• [SHORT PROBLEM]
For this exercise, write out exactly, and only, the lines running from the line that contains "for name, side" through the line that contains "obj.data.transform(world)".

• [DATA PROVIDED]

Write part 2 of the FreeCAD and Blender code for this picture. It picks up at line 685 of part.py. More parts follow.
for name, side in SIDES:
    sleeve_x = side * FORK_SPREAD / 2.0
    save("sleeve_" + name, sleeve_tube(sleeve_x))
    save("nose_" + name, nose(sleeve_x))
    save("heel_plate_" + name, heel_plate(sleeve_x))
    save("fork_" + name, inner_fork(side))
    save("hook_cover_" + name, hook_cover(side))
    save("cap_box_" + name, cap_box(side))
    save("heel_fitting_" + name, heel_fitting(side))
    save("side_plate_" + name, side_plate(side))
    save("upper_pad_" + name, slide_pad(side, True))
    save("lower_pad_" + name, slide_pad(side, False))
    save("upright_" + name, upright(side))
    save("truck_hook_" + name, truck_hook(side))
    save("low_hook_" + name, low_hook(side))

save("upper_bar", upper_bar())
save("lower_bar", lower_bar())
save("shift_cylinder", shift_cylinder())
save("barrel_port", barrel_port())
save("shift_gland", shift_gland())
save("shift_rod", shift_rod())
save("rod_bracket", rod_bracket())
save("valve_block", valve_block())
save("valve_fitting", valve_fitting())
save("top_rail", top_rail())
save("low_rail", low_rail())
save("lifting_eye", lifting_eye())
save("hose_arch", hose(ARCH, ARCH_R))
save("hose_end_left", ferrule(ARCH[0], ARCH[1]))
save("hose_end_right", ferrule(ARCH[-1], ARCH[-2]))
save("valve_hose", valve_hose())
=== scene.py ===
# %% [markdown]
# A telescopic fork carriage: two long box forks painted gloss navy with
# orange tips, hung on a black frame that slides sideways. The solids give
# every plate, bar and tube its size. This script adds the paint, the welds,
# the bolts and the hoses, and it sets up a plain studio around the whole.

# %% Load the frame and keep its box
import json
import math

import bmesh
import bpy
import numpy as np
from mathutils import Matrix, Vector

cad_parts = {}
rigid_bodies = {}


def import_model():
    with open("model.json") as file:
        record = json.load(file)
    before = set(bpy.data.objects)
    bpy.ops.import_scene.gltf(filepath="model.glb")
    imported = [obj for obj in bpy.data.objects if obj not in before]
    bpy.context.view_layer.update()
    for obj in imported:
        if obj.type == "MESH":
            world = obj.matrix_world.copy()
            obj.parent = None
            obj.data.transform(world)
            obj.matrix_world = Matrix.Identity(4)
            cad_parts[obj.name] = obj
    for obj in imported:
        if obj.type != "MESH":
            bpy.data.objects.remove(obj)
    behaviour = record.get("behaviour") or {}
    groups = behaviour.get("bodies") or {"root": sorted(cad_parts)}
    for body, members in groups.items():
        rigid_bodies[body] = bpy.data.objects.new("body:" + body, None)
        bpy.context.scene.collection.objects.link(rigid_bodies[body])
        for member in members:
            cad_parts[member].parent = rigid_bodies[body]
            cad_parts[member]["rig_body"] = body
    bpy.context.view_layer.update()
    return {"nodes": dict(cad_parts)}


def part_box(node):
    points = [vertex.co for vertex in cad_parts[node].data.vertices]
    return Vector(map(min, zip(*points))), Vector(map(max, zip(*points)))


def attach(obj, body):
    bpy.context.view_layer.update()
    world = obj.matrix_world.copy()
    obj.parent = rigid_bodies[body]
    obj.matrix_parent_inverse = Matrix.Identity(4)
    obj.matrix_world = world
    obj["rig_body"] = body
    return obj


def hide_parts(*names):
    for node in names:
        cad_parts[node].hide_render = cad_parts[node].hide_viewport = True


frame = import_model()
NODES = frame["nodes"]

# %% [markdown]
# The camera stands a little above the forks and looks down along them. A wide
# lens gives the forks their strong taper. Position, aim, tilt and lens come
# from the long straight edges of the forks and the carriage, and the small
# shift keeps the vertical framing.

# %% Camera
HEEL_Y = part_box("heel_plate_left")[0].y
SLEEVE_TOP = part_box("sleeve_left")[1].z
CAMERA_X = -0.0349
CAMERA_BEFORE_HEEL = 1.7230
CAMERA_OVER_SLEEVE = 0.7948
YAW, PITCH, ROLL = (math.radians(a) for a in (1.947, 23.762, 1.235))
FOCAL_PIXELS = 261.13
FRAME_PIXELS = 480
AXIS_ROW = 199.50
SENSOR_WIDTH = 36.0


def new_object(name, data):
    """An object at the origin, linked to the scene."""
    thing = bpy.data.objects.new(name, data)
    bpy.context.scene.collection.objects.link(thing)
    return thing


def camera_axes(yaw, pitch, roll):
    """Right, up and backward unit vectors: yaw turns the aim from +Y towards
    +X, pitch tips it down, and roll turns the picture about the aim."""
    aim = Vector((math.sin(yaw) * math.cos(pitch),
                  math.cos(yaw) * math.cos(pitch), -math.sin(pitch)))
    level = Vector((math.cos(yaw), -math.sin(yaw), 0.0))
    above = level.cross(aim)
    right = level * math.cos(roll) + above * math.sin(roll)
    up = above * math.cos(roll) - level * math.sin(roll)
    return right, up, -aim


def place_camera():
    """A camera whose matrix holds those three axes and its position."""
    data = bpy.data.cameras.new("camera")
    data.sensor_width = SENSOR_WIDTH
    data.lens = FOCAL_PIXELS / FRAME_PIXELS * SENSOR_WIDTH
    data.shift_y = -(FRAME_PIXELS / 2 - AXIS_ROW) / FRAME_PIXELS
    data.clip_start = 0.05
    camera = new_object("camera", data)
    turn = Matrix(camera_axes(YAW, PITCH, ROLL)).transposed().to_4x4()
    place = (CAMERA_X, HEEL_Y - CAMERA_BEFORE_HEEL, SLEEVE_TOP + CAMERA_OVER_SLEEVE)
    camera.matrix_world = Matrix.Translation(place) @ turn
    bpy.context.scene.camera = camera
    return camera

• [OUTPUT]
for name, side in SIDES:
    sleeve_x = side * FORK_SPREAD / 2.0
    save("sleeve_" + name, sleeve_tube(sleeve_x))
    save("nose_" + name, nose(sleeve_x))
    save("heel_plate_" + name, heel_plate(sleeve_x))
    save("fork_" + name, inner_fork(side))
    save("hook_cover_" + name, hook_cover(side))
    save("cap_box_" + name, cap_box(side))
    save("heel_fitting_" + name, heel_fitting(side))
    save("side_plate_" + name, side_plate(side))
    save("upper_pad_" + name, slide_pad(side, True))
    save("lower_pad_" + name, slide_pad(side, False))
    save("upright_" + name, upright(side))
    save("truck_hook_" + name, truck_hook(side))
    save("low_hook_" + name, low_hook(side))

save("upper_bar", upper_bar())
save("lower_bar", lower_bar())
save("shift_cylinder", shift_cylinder())
save("barrel_port", barrel_port())
save("shift_gland", shift_gland())
save("shift_rod", shift_rod())
save("rod_bracket", rod_bracket())
save("valve_block", valve_block())
save("valve_fitting", valve_fitting())
save("top_rail", top_rail())
save("low_rail", low_rail())
save("lifting_eye", lifting_eye())
save("hose_arch", hose(ARCH, ARCH_R))
save("hose_end_left", ferrule(ARCH[0], ARCH[1]))
save("hose_end_right", ferrule(ARCH[-1], ARCH[-2]))
save("valve_hose", valve_hose())
=== scene.py ===
# %% [markdown]
# A telescopic fork carriage: two long box forks painted gloss navy with
# orange tips, hung on a black frame that slides sideways. The solids give
# every plate, bar and tube its size. This script adds the paint, the welds,
# the bolts and the hoses, and it sets up a plain studio around the whole.

# %% Load the frame and keep its box
import json
import math

import bmesh
import bpy
import numpy as np
from mathutils import Matrix, Vector

cad_parts = {}
rigid_bodies = {}


def import_model():
    with open("model.json") as file:
        record = json.load(file)
    before = set(bpy.data.objects)
    bpy.ops.import_scene.gltf(filepath="model.glb")
    imported = [obj for obj in bpy.data.objects if obj not in before]
    bpy.context.view_layer.update()
    for obj in imported:
        if obj.type == "MESH":
            world = obj.matrix_world.copy()
            obj.parent = None
            obj.data.transform(world)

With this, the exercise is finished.